# My second game!



## Neuron (Sep 12, 2011)

Well,I have been coding continuosly since i posted about my last game and because of that my second game is complete (there are many improvement to be made though).Its named AsteroidSurvivor and there are asteroids! 
Screeny:


Spoiler



*i.imgur.com/9O4F4.jpg


Download links(without dlls):
if you have the dlls from my worm game copy-paste them into the folder of AsteroidSurvivor.exe

Rapidshare-Link
Mediafire-Link


If you don't have the dlls download these:

Rapidshare
Mediafire


Unfornately my Onam holidays are over and i won't get much time for 'game-development'.Anyway i will improve this one when i get time.Enjoy the game and do report if you find any bugs.

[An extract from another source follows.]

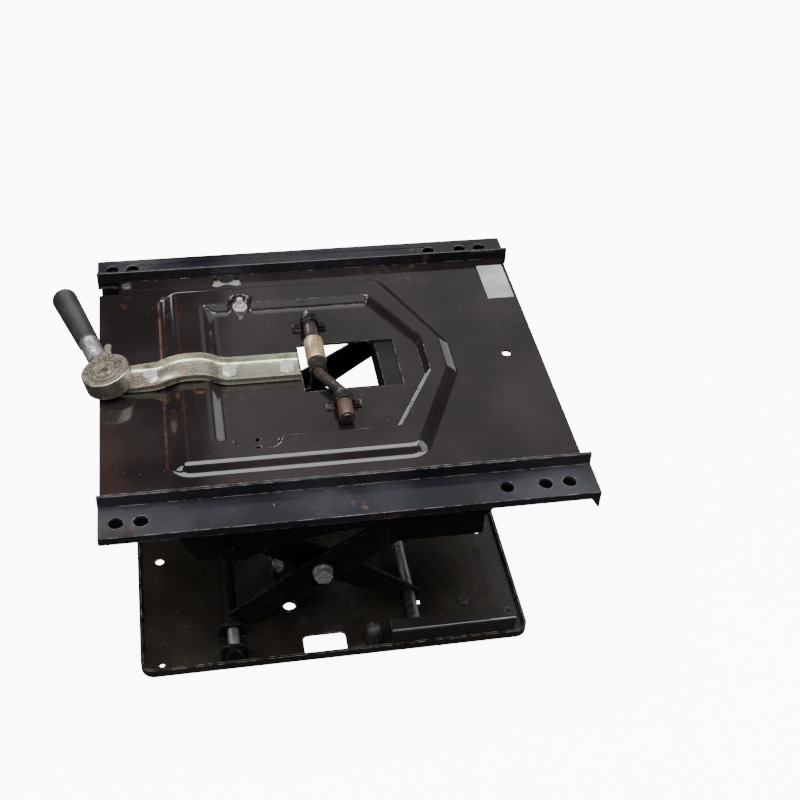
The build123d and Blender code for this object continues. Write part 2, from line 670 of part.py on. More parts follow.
# Tension rocker and springs -----------------------------------------------------
NUT_BORE_R = 6.7
HOOK_X = -58.0
HOOK_Z = 164.0
SPRING_R = 9.0
SPRING_OFFSET = 20.0
SHACKLE_X = ROLLER_X
LOOP_R = 10.8


def nut_place():
    """Foot of the perpendicular from the cross rod to the spindle axis."""
    tilt = math.radians(SPINDLE_TILT)
    along = (ROD_X - SPINDLE_X) * -math.sin(tilt) + (ROD_Z - PAN_LEVEL - STRAP_SHEET) * math.cos(tilt)
    return SPINDLE_X - along * math.sin(tilt), PAN_LEVEL + STRAP_SHEET + along * math.cos(tilt)


def tension_rocker():
    """Lever under the pan, hung from the cross rod through the window."""
    nut_x, nut_z = nut_place()
    points = (
        (ROD_X - 6, ROD_Z - 2),
        (ROD_X - 8, 199),
        (-30, 193),
        (nut_x + 16, nut_z + 6),
        (nut_x + 16, nut_z - 6),
        (HOOK_X - 28, HOOK_Z + 7),
        (HOOK_X - 8, HOOK_Z - 8),
        (HOOK_X + 8, HOOK_Z - 8),
        (ROD_X + 8, 188),
        (ROD_X + 7, ROD_Z - 2),
    )
    y0, y1 = RATCHET_Y - 4, RATCHET_Y + 4
    lever = plate_xz(points, y0, y1)
    lever += ring_y(ROD_X, ROD_Z, 8.6, ROD_R, *HUB_Y)
    lever -= rod_y(ROD_X, ROD_Z, 7.4, -20, 20)
    for cheek in (-1, 1):
        y = RATCHET_Y + cheek * 10.5
        lever += block(nut_x - 7, nut_x + 22, y - 2, y + 2, nut_z - 6, nut_z + 6)
    lever += block(nut_x + 14, nut_x + 22, RATCHET_Y - 12.5, RATCHET_Y + 12.5, nut_z - 6, nut_z + 6)
    lever -= rod_y(nut_x, nut_z, 3.0, -30, 30)
    return lever - rod_y(HOOK_X, HOOK_Z, 4, -40, 40)


def rocker_bearing():
    """Bronze bearing between the rocker's eye and the cross rod."""
    return ring_y(ROD_X, ROD_Z, 7.4, ROD_R + RUNNING_GAP, *HUB_Y)


def trunnion_nut():
    nut_x, nut_z = nut_place()
    nut = Pos(nut_x, RATCHET_Y, nut_z) * Rot(0, -SPINDLE_TILT, 0) * Box(17, 16.6, 11)
    nut += rod_y(nut_x, nut_z, 3.0, RATCHET_Y - 12.5, RATCHET_Y + 12.5)
    bore = Pos(nut_x, RATCHET_Y, nut_z) * Rot(0, -SPINDLE_TILT, 0) * Cylinder(NUT_BORE_R, 30)
    return nut - bore


def spring_pin():
    reach = SPRING_OFFSET + 7
    return rod_y(HOOK_X, HOOK_Z, 4, RATCHET_Y - reach, RATCHET_Y + reach)


def spring_axis():
    """Length and tilt of a spring between its front pin and the roller axle."""
    dx, dz = SHACKLE_X - HOOK_X, AXIS_TOP - HOOK_Z
    return math.hypot(dx, dz), math.degrees(math.atan2(-dz, dx))


def tension_spring(side):
    """Coil body of one tension spring as a plain tube, clear of both hooks."""
    length, tilt = spring_axis()
    coil = Cylinder(SPRING_R, length - 47) - Cylinder(SPRING_R - 3, length)
    frame = Pos(HOOK_X, RATCHET_Y + side * SPRING_OFFSET, HOOK_Z) * Rot(0, tilt, 0)
    return frame * Pos(length / 2, 0, 0) * Rot(0, 90, 0) * coil


def spring_hooks():
    """Wide loops that pull on the upper roller axle, one at the rear of each spring."""
    loops = []
    tilt = spring_axis()[1]
    for side in SIDES.values():
        y = RATCHET_Y + side * SPRING_OFFSET
        loop = ring_y(SHACKLE_X, AXIS_TOP, LOOP_R + 3, LOOP_R, y - 2, y + 2)
        stem = Pos(SHACKLE_X, y, AXIS_TOP) * Rot(0, tilt, 0) * Pos(-17.5, 0, 0) * Box(10, 4, 4)
        loops.append(loop + stem)
    return group(loops)


# Write every sub-part -----------------------------------------------------------
save("base_tray", base_tray())
save("lower_pivot_axle", lower_pivot_axle())
save("lower_axle_nuts", lower_axle_nuts())
save("track_buffers", track_buffers())
save("floor_fasteners", floor_fasteners())
save("arm_a_plate_near", arm_a_plate(*A_NEAR))
save("arm_a_plate_far", arm_a_plate(*A_FAR, damper=True))
save("arm_a_hub_tube", front_tube(PIVOT_Z, FRONT_TUBE_HALF))
save("arm_a_web", cross_web(1, A_NEAR[1], WEB_FAR_EDGE))
save("upper_roller_axle", roller_axle(ROLLER_X, AXIS_TOP, 153.6))
save("damper_pin_a", damper_pin(1, A_FAR[1]))
save("centre_bolts", centre_bolts())
save("arm_b_plate_near", arm_b_plate(*B_NEAR))
save("arm_b_plate_far", arm_b_plate(*B_FAR, damper=True))
save("arm_b_hub_tube", front_tube(AXIS_TOP, FRONT_TUBE_HALF + 7))
save("arm_b_web", cross_web(-1, B_NEAR[1], WEB_FAR_EDGE))
save("lower_roller_axle", roller_axle(ROLLER_X, PIVOT_Z, 181.6))
save("damper_pin_b", damper_pin(-1, B_FAR[1]))
save("damper_cylinder", damper_cylinder())
save("damper_rod", damper_rod())
save("top_pan", top_pan())
save("upper_pivot_axle", upper_pivot_axle())
save("upper_axle_nuts", upper_axle_nuts())
save("cross_channel", cross_channel())
save("strap_channel", strap_channel())
save("strap_bolts", strap_bolts())
save("cross_rod", cross_rod())
save("brass_bush", brass_bush())
save("rod_sleeve", rod_sleeve())
save("rod_clips", rod_clips())
save("pan_studs", group([ridge_bolt(), corner_stud()]))
save("label_plate", label_plate())
save("ratchet_head", ratchet_head())
save("ratchet_wheel", ratchet_wheel())
save("spindle", spindle())
save("handle_sleeve", handle_sleeve())
save("detent_button", detent_button())
save("grip", grip())
save("pawl_selector", pawl_selector())
save("tension_rocker", tension_rocker())
save("rocker_bearing", rocker_bearing())
save("trunnion_nut", trunnion_nut())
save("spring_pin", spring_pin())
save("spring_hooks", spring_hooks())
for label, side in SIDES.items():
    save(f"lower_guide_{label}", lower_guide(side))
    save(f"lower_bracket_{label}", lower_bracket(side))
    save(f"rail_{label}", rail(side))
    save(f"side_plate_{label}", side_plate(side))
    save(f"upper_guide_{label}", upper_guide(side))
    save(f"upper_roller_{label}", roller(ROLLER_X, AXIS_TOP, side * UPPER_ROLLER_Y))
    save(f"lower_roller_{label}", roller(ROLLER_X, PIVOT_Z, side * LOWER_ROLLER_Y))
    save(f"tension_spring_{label}", tension_spring(side))
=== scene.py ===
import math

import bmesh
import bpy
import numpy as np
from mathutils import Matrix, Vector


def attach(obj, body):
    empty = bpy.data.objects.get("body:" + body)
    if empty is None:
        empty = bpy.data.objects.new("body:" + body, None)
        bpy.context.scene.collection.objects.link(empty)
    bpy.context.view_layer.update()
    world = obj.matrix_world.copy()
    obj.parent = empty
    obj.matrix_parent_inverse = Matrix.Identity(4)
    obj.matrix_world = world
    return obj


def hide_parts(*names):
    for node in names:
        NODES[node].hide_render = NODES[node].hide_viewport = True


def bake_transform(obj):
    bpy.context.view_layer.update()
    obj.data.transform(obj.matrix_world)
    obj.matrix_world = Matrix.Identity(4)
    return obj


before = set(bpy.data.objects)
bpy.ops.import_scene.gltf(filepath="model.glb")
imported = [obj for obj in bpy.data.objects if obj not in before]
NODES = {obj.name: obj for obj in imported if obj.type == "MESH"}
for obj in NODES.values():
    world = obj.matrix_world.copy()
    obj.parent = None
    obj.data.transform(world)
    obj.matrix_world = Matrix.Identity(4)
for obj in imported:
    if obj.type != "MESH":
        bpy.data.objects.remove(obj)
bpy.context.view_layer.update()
MM = 0.001

# Places on the upper frame, in millimetres and in the frame's own axes.
LEVEL = 214.0
SHEET = 2.5
RIDGE = 8.0
PAN_FRONT, PAN_REAR, PAN_HALF = -208.0, 225.6, 163.5
RIDGE_FRONT = -149.0
WELL_FRONT = -107.0
WINDOW_FRONT, WINDOW_REAR, WINDOW_HALF = -15.0, 81.0, 35.7
NOTCH_X, NOTCH_Y = -187.5, 141.5
BOSS_X, BOSS_Y = (-87.0, -66.0), 151.5
SPINDLE_X, SPINDLE_Y = -196.0, -9.5
SPINDLE_TILT = math.radians(12)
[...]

Oh! and today is my birthday.


----------



## Faun (Sep 12, 2011)

happy birthday dude 

This one looks polished.


----------



## krishnandu.sarkar (Sep 12, 2011)

Happy Birthday 

And keep going


----------



## nims11 (Sep 12, 2011)

Happy birthday buddy!
keep on the good job..


----------



## vickybat (Sep 12, 2011)

Happy birthday neuron.
Nice game buddy. 

My top score yet is 102.


----------



## thetechfreak (Sep 12, 2011)

Happy Birthday Neuron 
Nice game 
My highest score till now is 26


----------



## Garbage (Sep 12, 2011)

Hey, happy birthday... 

BTW, if you don't mind, why don't you put your game on Github?


----------



## Tenida (Sep 12, 2011)

Happy Birthday Buddy
Nice game 

My highest score-75


----------



## Neuron (Sep 12, 2011)

Thank you all and keep playing.



Garbage said:


> Hey, happy birthday...
> 
> BTW, if you don't mind, why don't you put your game on Github?



I didn't know about Github.Let me check that site out.


----------



## abhijangda (Sep 12, 2011)

happy b'day dude!! Nice efforts. Keep it up


----------



## Neuron (Sep 13, 2011)

^^Thank you.

I fixed some bugs and added some more features.The ufo is much more agile now.Replace the old exe file with this one.

Rapidshare
Mediafire


----------



## thetechfreak (Sep 14, 2011)

Nice @Neuron 


Guys, here is my impressive top score 
*i.imgur.com/q0NiQ.jpg


----------



## nims11 (Sep 14, 2011)

you can modify the game to replace astroids with zombies, it will be more fun!


----------